Many paths to homeownership exist. Purchasing a single-family home may work best for some people. For others, alternative options, such as co-op housing, seems more appealing. In this scenario, the homeowner becomes both a tenant and a shareholder of the company that owns the property. 

The New York City Bar explains that co-op owners contribute to the maintenance of the property by paying a monthly fee. The fee may also cover the property taxes and the building’s underlying mortgage. A board of directors elected by shareholders manages the company and the board must abide by the proprietary lease in place. 

Foreclosure or eviction

Owning shares in a co-op is not quite like owning a home outright or even with a mortgage.
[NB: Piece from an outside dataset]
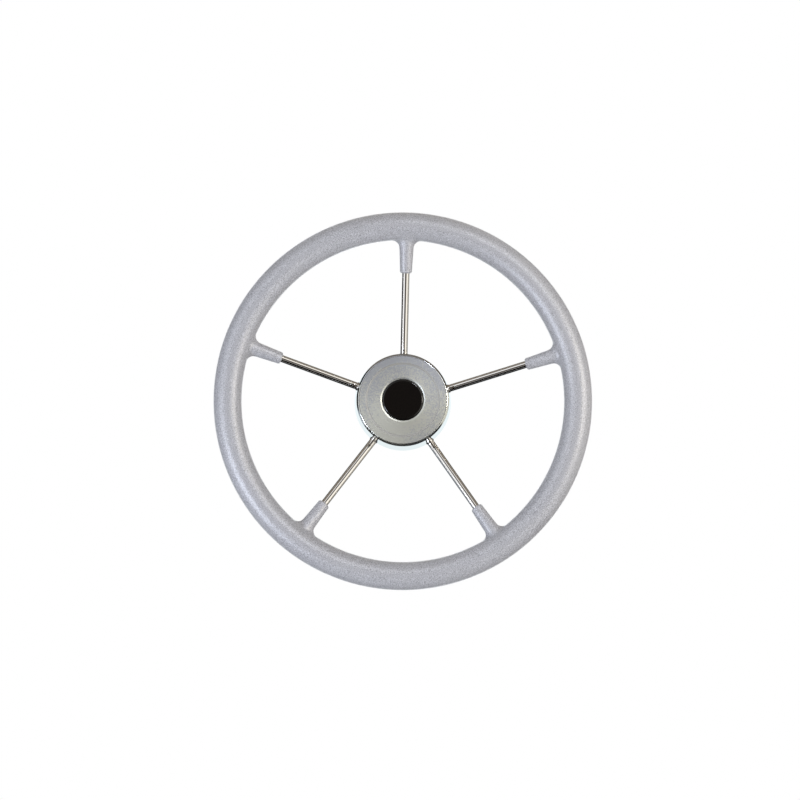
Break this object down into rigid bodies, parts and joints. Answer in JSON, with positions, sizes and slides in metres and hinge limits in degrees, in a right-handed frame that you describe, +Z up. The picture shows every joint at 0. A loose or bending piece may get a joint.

Because of this, if the co-op wishes to remove a tenant, it follows procedures more similar to eviction than a foreclosure. The board decides under what conditions it may evict someone. Non-payment remains a top reason, but objectionable conduct is another possibility. 

Comparison to condos

Co-op housing offers a taste of homeownership for buyers getting their feet wet in the market. They are especially helpful for people who are saving up to purchase a condo and want to get a taste for what living in one feels like. Condos operate similar to co-ops, but when buyers invest in a condo, they buy an individual piece of the property, instead of a share in its general ownership. 

HGTV warns buyers to think carefully before investing in a co-op. It recommends paying close attention to the company’s financial documents and reading the bylaws carefully to ensure lifestyle compatibility.